D < 75% Significant under-coverage. Urgent attention needed.

Alerts panel

Below the summary cards, the Alerts panel flags specific issues across all workstreams — coverage below 80%, peak deficits, budget variance exceeding 5%, and forecast accuracy degrading.


What Is a Workstream?

A workstream is the core planning unit in Turnella. It represents one team, one channel, or one queue — for example, "Inbound Voice UK", "Live Chat", or "Email Support". Each workstream has its own data, forecast, staffing requirements, schedule, and cost.

You can have as many workstreams as you need. A typical contact centre might have three: one for voice, one for chat, and one for email. The dashboard shows all of them so you can manage the full portfolio.

Do not mix channels in a single workstream. Voice calls, live chat, and email require different staffing formulas. A workstream set to Voice uses Erlang C — applying it to email data will produce incorrect headcount numbers.


Creating Your First Workstream

Click New workstream on the dashboard. The setup wizard takes you through five steps:

Step 1: Choose your industry

Select the type of operation that best describes your team. Options include Contact Centre, Healthcare, Warehouse, Retail, Financial Services, IT Service Desk, and others. Your choice pre-loads sensible default assumptions for that context.

Step 2: Choose your work type

Select the specific type of work within your industry. For a contact centre, the options include Inbound voice, Live chat, Email support, Back-office case work, and others. This step sets defaults for AHT, service level, and shrinkage based on what is typical for that queue type.

Step 3: Name your workstream

Give the workstream a clear, specific name. Good examples: "UK Inbound — Voice", "Live Chat — Tier 1", "Email: Returns & Complaints". Avoid vague names like "Team 1" — you will thank yourself later when you have six workstreams on the dashboard.
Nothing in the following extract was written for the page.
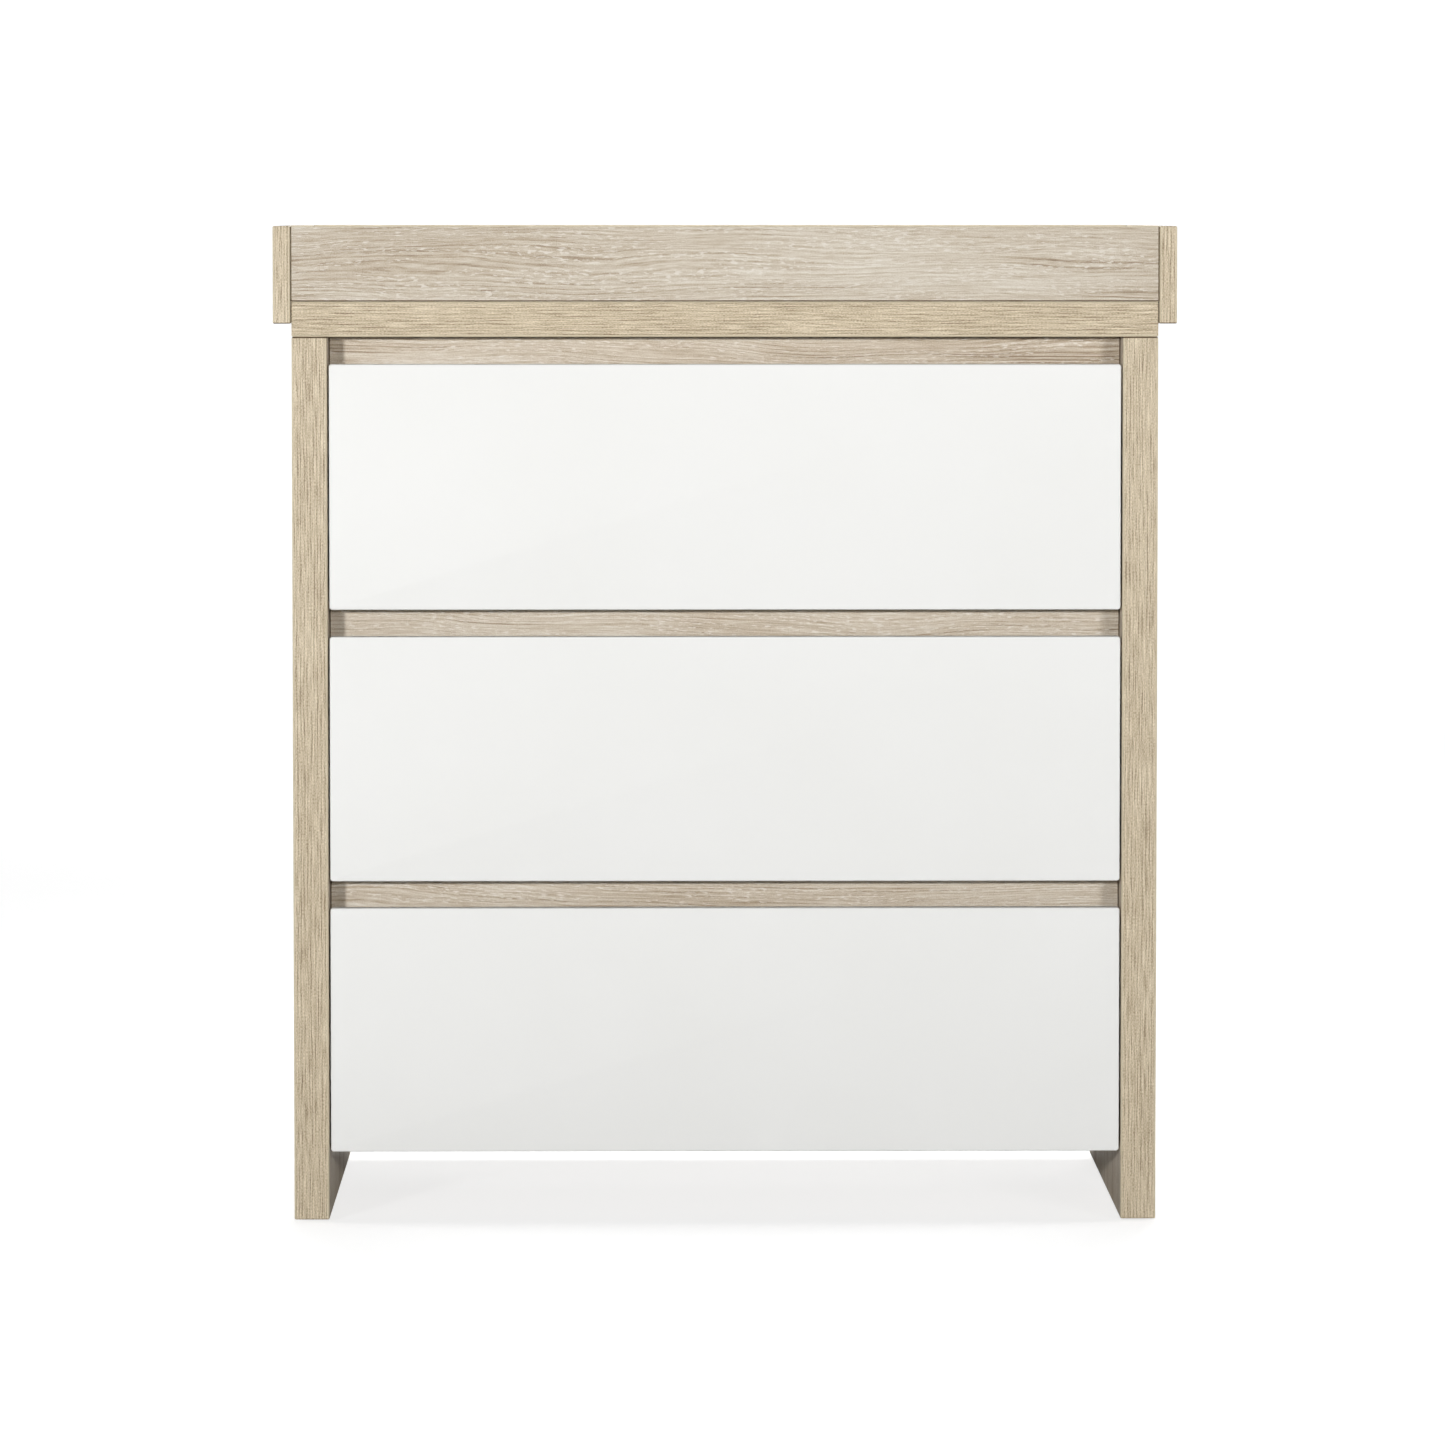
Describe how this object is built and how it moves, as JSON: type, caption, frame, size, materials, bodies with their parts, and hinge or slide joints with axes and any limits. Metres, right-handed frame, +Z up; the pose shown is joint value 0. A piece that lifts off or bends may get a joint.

Step 4: Set your assumptions

Five sliders let you adjust the core staffing model inputs. These are pre-populated from your work type selection but you can change them now or at any time later in Settings.

For a voice workstream, the five assumptions are:

Assumption What it controls Typical starting value
AHT (Average Handle Time) Mean time per call including wrap-up, in seconds 240 seconds (4 minutes)
Service level target Share of calls answered within the target wait time 80%
Target answer time The "within X seconds" threshold 20 seconds
Max occupancy Guardrail cap on agent busyness 85%
Shrinkage Share of paid hours not available for contacts 30%

You can change any of these assumptions at any time from the Requirements tab or Settings. They do not lock in at workstream creation.

Step 5: Set your operating calendar

Tell Turnella which days your team works and what hours they operate. This filters charts to show only operating hours, excludes non-operating intervals from staffing calculations, and flags schedule shifts that fall outside operating hours.

Click Create workstream to finish. You land on the Data tab — the first step in the planning workflow.


The Five-Step Planning Workflow

Every workstream follows the same planning sequence. Each step feeds the next:

Step Tab What it produces
1 Data Historical interval records — the raw evidence of what demand looked like
2 Forecast A forward-looking demand prediction per interval
3 Requirements Headcount needed per interval to meet your service level target
4 Schedule A shift plan that covers the requirements
5 Cost The weekly labour cost of your schedule

You do not need to complete all five steps. The Requirements step alone gives you a headcount number you can act on immediately.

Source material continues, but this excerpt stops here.